Wednesday, December 21, 2005

Gambit Weekly

I've been quoted in the cover story of this week's Gambit.

Here are the excerpts.

"One of the few non-architects in the room, Tyler Willis, 19, was surfing in Portugal when Katrina struck. Thoughts about how he could help would not leave his head, Willis recalls, and he was prompted to action after being challenged via email by an ex-girlfriend, who asked him, "If you have all these ideas, why don't you go there and do something with them?"

A friend forwarded to Willis an email invitation explaining Rethinking New Orleans. "I didn't know what to expect, I was worried it wasn't even going to be worth the bike ride," he says a week after the meeting. "But I was impressed by the knowledge everyone brought. It wasn't just a bunch of people bitching and getting drunk."

Willis was most impressed, he says, with the ideas for preserving the city's distinct neighborhoods and the culture of each. A native of California, Willis is enjoying his transition to life in post-Katrina New Orleans. "The atmosphere seems a lot different from what I hear it used to be, with lots of negativity and [an] almost fatalistic approach to things," he says. "But I've experienced none of that. The energy I feel here now is positive."
...

Despite concerns about a lack of cohesion among the far-flung grassroots groups and their varied approaches to rebuilding New Orleans, activists are making inroads, holding meetings, generating new ideas and sustaining the passion that propelled them to action in the first place.

Tyler Willis created a Web site, www.projectneworleans.info, that includes information on an online math tutoring program, hotmath.com, that he says has great results in helping students. Citing education as critical to rebuilding what Willis labels the "New City of Hope," he has started lobbying local school officials on behalf of the program. He says he has gotten good responses, especially from the proposed charter schools."

here's a few corrections

1 - It was a phone call from an ex-girlfriend, who was significantly more supportive then that sounds. Quite frankly I wouldn't have done it without a kick in the pants from her, and she allowed me to bounce ideas off her and moan about how much some of the work sucked. Less of a "Challenge" and more of an influence.

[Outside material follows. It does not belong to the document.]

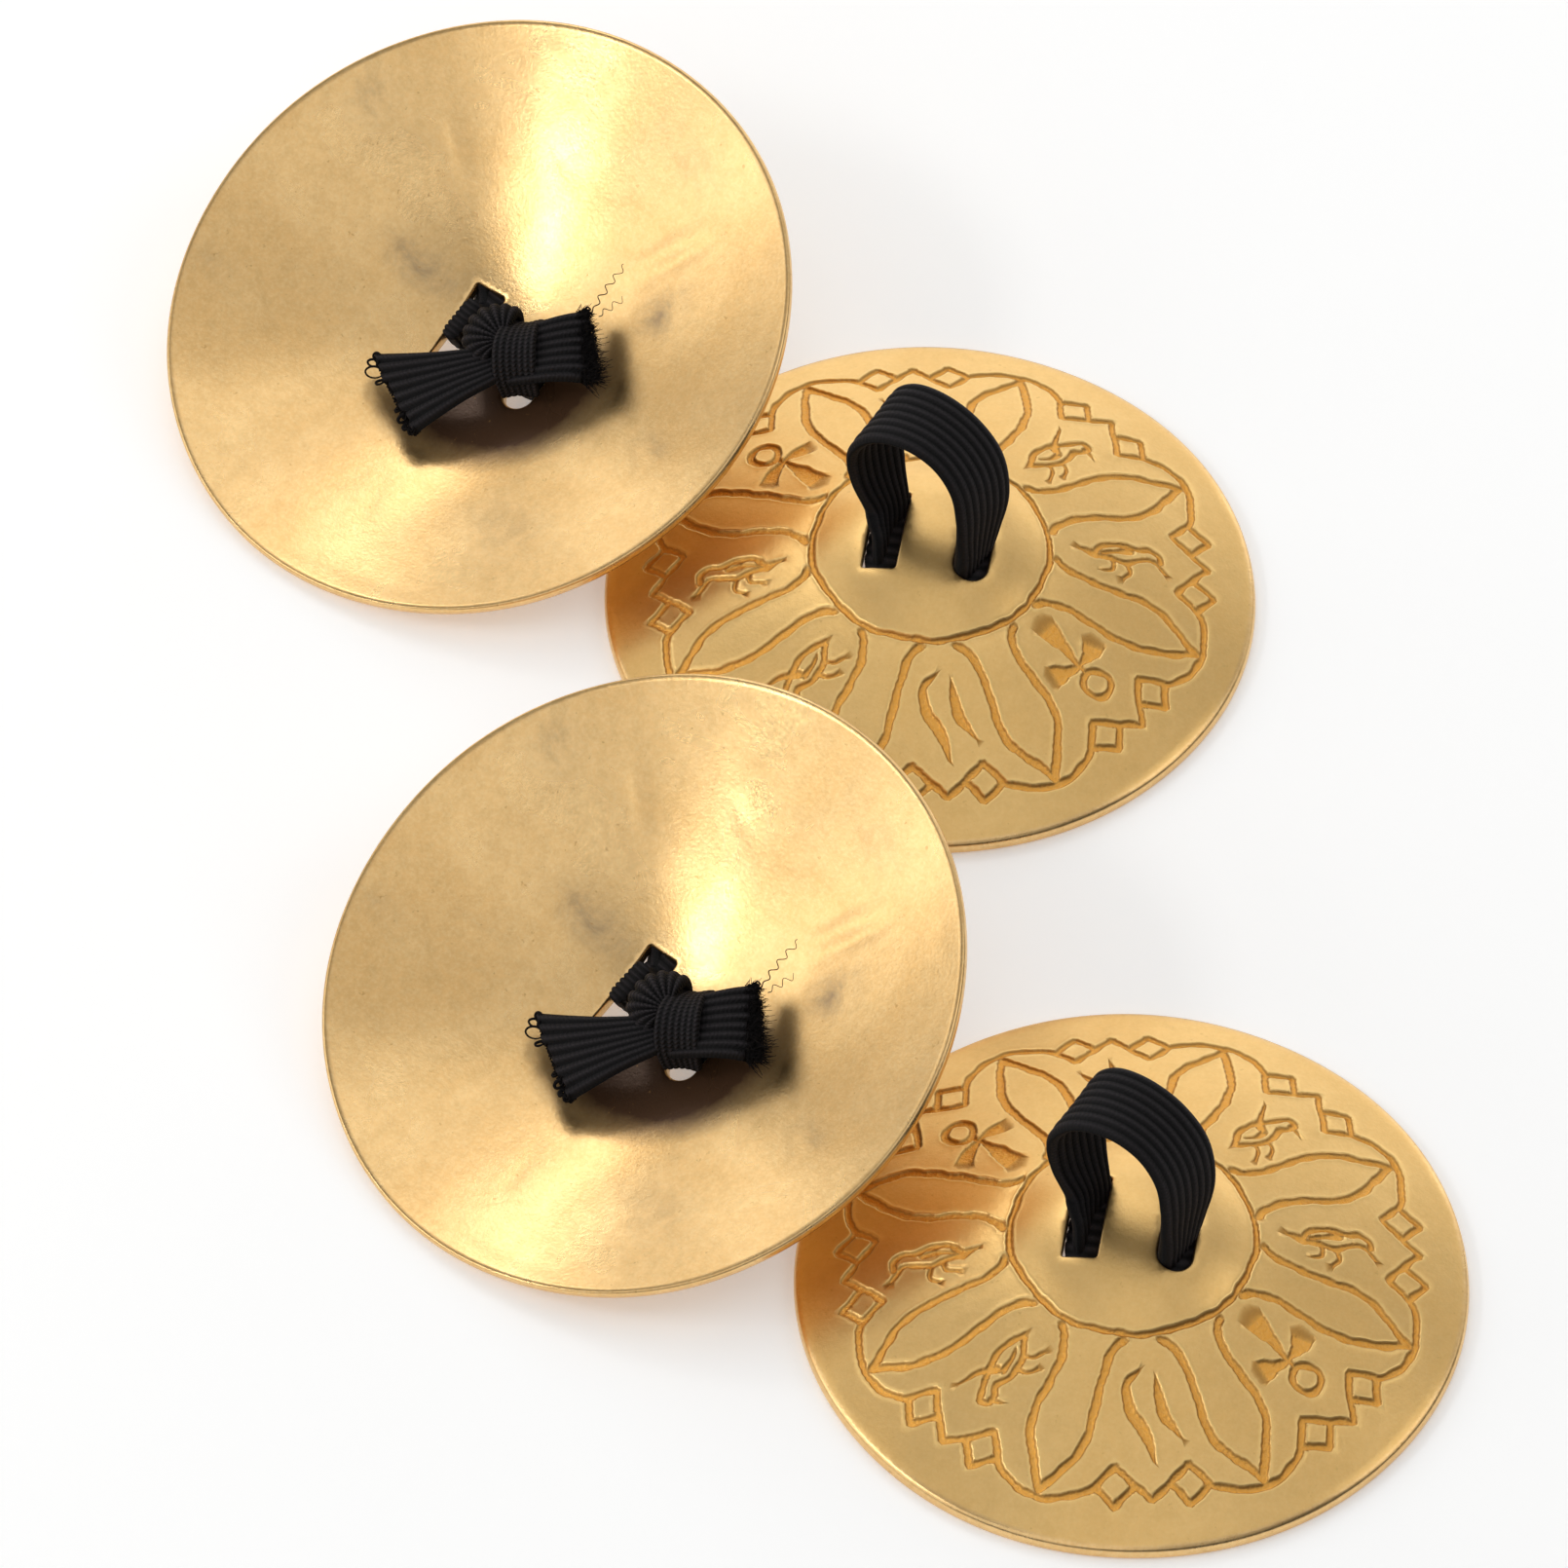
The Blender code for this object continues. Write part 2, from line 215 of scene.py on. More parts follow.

2 - Blake invited me through IM... I wish I could say I didn't say "bitching and getting drunk" but that sounds suspiciously like me. I guess I should work on my cynacism a bit. Sorry everyone involved, especially Blake. PS - the wine was Fantastic.

3 - I'm not a Native of California, I was born in Missouri and spent most of my life in Ohio. I do like California quite a bit, but I wouldn't wanna ignore my roots. ;)

Aside from that, I'm still very excited. I hope this will give me a bit more traffic and visability - At this point donations are going to be what makes or breaks what I can do here.

Check out my website (www.projectneworleans.info)

Tuesday, December 20, 2005

Steve Pavlina

Okay

I have yet to find a good RSS reader for windows that I like. They all seem to range for eh to horrible. If you have found a good one, let me know. I'm likely to drive myself nuts until I finally get a mac. This is my problem so I will get on with the show.

Here's a short recomendation about someone I subscribe to. I was switching my RSS from Sharpreader to Feedreader which ranks right up there at eh, I'm importing my feeds and I come across a guy who I've recently added and who is worth checking out. Steve Pavlina.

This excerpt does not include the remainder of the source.